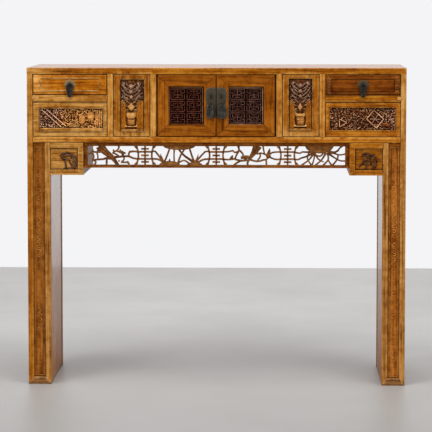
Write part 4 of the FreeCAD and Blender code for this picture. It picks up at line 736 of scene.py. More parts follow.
carvedPanels = {
    "left": {
        "inset": (0.0234, 0.0186, 0.0168, 0.0235),
        "board": {"look": "golden", "seed": 44.0, "wear": 0.7},
        "relief": {"look": "plumCarving", "seed": 56.0, "paintedShade": 0.12, "shade": 1.85,
                   "second": {"look": "carving", "axis": "x", "low": -0.455, "high": -0.41}},
        "smooth": {"look": "carving", "seed": 48.0, "wear": 0.9, "shadeReach": 0.0014, "shade": 1.9},
        "bed": {"look": "plumBed", "seed": 46.0, "wear": 0.0,
                "second": {"look": "bed", "axis": "x", "low": -0.455, "high": -0.41}},
        "spray": {"count": 460, "apart": 0.0037, "reach": (0.0020, 0.0036), "half": (0.0010, 0.0019)},
        "seed": 3,
        "sill": 0.16,
        "flutes": [((0.03, 0.97), (0.34, 0.20)), ((0.11, 0.97), (0.41, 0.25))],
        "fluteHalf": 0.0015,
        "fluteClear": 0.0042,
        "fruits": [((0.67, 0.53), 0.0096, 0.0135), ((0.805, 0.68), 0.0106, 0.0135)],
        "veins": (-0.4, 0.0, 0.4),
        "veinHalf": 0.0006,
        "clear": [((0.44, 0.26), (0.63, 0.26), 0.0060)],  # where no leaves grow
        "ribbons": [
            [(0.42, 0.20, 1.4), (0.48, 0.34, 2.8), (0.54, 0.29, 2.4), (0.59, 0.36, 2.8), (0.64, 0.20, 1.4)],
            [(0.46, 0.22, 1.8), (0.55, 0.24, 3.0), (0.63, 0.22, 1.6)],
            [(0.48, 0.40, 1.2), (0.54, 0.47, 2.2), (0.61, 0.42, 1.6)],
        ],
        "uprights": [0.885, 0.915, 0.945, 0.972],
    },
    "right": {
        "inset": (0.0167, 0.0240, 0.0185, 0.0200),
        "board": {"look": "amber", "seed": 45.0, "wear": 0.7, "shade": 1.15},
        "relief": {"look": "duskCarving", "seed": 57.0, "paintedShade": 0.22, "shade": 1.75,
                   "second": {"look": "plumCarving", "axis": "x", "low": 0.44, "high": 0.50}},
        "smooth": {"look": "red", "seed": 49.0, "wear": 0.9, "shadeReach": 0.003, "shade": 1.3},
        "bed": {"look": "duskBed", "seed": 47.0, "wear": 0.0},
        "spray": {"count": 420, "apart": 0.0040, "reach": (0.0022, 0.0040), "half": (0.0010, 0.0020)},
        "seed": 8,
        "lozenge": [(0.56, 0.50), (0.67, 0.89), (0.82, 0.50), (0.71, 0.10)],
        "lattice": [((0.62, 0.70), (0.76, 0.30)), ((0.74, 0.71), (0.64, 0.30)), ((0.61, 0.50), (0.77, 0.49))],
        "kite": [(0.15, 0.50), (0.26, 0.33), (0.15, 0.14)],
        "half": {"lozenge": 0.0014, "kite": 0.0012, "lattice": 0.0008},
        "edgeClear": 0.0034,
        "clear": [((0.64, 0.50), (0.74, 0.50), 0.0130), ((0.17, 0.36), (0.20, 0.32), 0.0080),
                  ((0.80, 0.20), (0.92, 0.16), 0.0055)],
        "ribbons": [
            [(0.31, 0.90, 1.8), (0.39, 0.92, 2.8), (0.47, 0.82, 2.2), (0.55, 0.78, 3.0), (0.61, 0.68, 1.4)],
            [(0.36, 0.80, 1.8), (0.42, 0.84, 3.2), (0.49, 0.76, 2.4), (0.56, 0.66, 1.8)],
            [(0.78, 0.20, 2.2), (0.84, 0.27, 4.4), (0.92, 0.16, 2.4)],
            [(0.20, 0.72, 1.4), (0.26, 0.62, 2.6), (0.33, 0.66, 1.6)],
        ],
    },
}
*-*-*
Task: Reproduce the full listing exactly.

Answer to the problem:
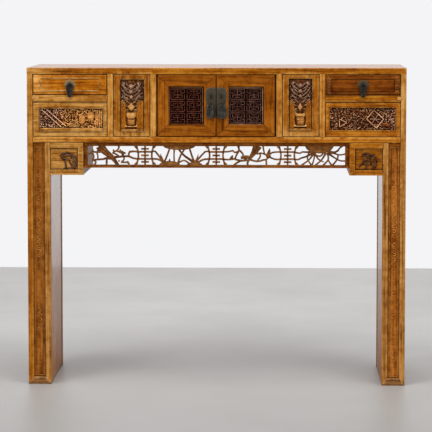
Write part 4 of the FreeCAD and Blender code for this picture. It picks up at line 736 of scene.py. More parts follow.
carvedPanels = {
    "left": {
        "inset": (0.0234, 0.0186, 0.0168, 0.0235),
        "board": {"look": "golden", "seed": 44.0, "wear": 0.7},
        "relief": {"look": "plumCarving", "seed": 56.0, "paintedShade": 0.12, "shade": 1.85,
                   "second": {"look": "carving", "axis": "x", "low": -0.455, "high": -0.41}},
        "smooth": {"look": "carving", "seed": 48.0, "wear": 0.9, "shadeReach": 0.0014, "shade": 1.9},
        "bed": {"look": "plumBed", "seed": 46.0, "wear": 0.0,
                "second": {"look": "bed", "axis": "x", "low": -0.455, "high": -0.41}},
        "spray": {"count": 460, "apart": 0.0037, "reach": (0.0020, 0.0036), "half": (0.0010, 0.0019)},
        "seed": 3,
        "sill": 0.16,
        "flutes": [((0.03, 0.97), (0.34, 0.20)), ((0.11, 0.97), (0.41, 0.25))],
        "fluteHalf": 0.0015,
        "fluteClear": 0.0042,
        "fruits": [((0.67, 0.53), 0.0096, 0.0135), ((0.805, 0.68), 0.0106, 0.0135)],
        "veins": (-0.4, 0.0, 0.4),
        "veinHalf": 0.0006,
        "clear": [((0.44, 0.26), (0.63, 0.26), 0.0060)],  # where no leaves grow
        "ribbons": [
            [(0.42, 0.20, 1.4), (0.48, 0.34, 2.8), (0.54, 0.29, 2.4), (0.59, 0.36, 2.8), (0.64, 0.20, 1.4)],
            [(0.46, 0.22, 1.8), (0.55, 0.24, 3.0), (0.63, 0.22, 1.6)],
            [(0.48, 0.40, 1.2), (0.54, 0.47, 2.2), (0.61, 0.42, 1.6)],
        ],
        "uprights": [0.885, 0.915, 0.945, 0.972],
    },
    "right": {
        "inset": (0.0167, 0.0240, 0.0185, 0.0200),
        "board": {"look": "amber", "seed": 45.0, "wear": 0.7, "shade": 1.15},
        "relief": {"look": "duskCarving", "seed": 57.0, "paintedShade": 0.22, "shade": 1.75,
                   "second": {"look": "plumCarving", "axis": "x", "low": 0.44, "high": 0.50}},
        "smooth": {"look": "red", "seed": 49.0, "wear": 0.9, "shadeReach": 0.003, "shade": 1.3},
        "bed": {"look": "duskBed", "seed": 47.0, "wear": 0.0},
        "spray": {"count": 420, "apart": 0.0040, "reach": (0.0022, 0.0040), "half": (0.0010, 0.0020)},
        "seed": 8,
        "lozenge": [(0.56, 0.50), (0.67, 0.89), (0.82, 0.50), (0.71, 0.10)],
        "lattice": [((0.62, 0.70), (0.76, 0.30)), ((0.74, 0.71), (0.64, 0.30)), ((0.61, 0.50), (0.77, 0.49))],
        "kite": [(0.15, 0.50), (0.26, 0.33), (0.15, 0.14)],
        "half": {"lozenge": 0.0014, "kite": 0.0012, "lattice": 0.0008},
        "edgeClear": 0.0034,
        "clear": [((0.64, 0.50), (0.74, 0.50), 0.0130), ((0.17, 0.36), (0.20, 0.32), 0.0080),
                  ((0.80, 0.20), (0.92, 0.16), 0.0055)],
        "ribbons": [
            [(0.31, 0.90, 1.8), (0.39, 0.92, 2.8), (0.47, 0.82, 2.2), (0.55, 0.78, 3.0), (0.61, 0.68, 1.4)],
            [(0.36, 0.80, 1.8), (0.42, 0.84, 3.2), (0.49, 0.76, 2.4), (0.56, 0.66, 1.8)],
            [(0.78, 0.20, 2.2), (0.84, 0.27, 4.4), (0.92, 0.16, 2.4)],
            [(0.20, 0.72, 1.4), (0.26, 0.62, 2.6), (0.33, 0.66, 1.6)],
        ],
    },
}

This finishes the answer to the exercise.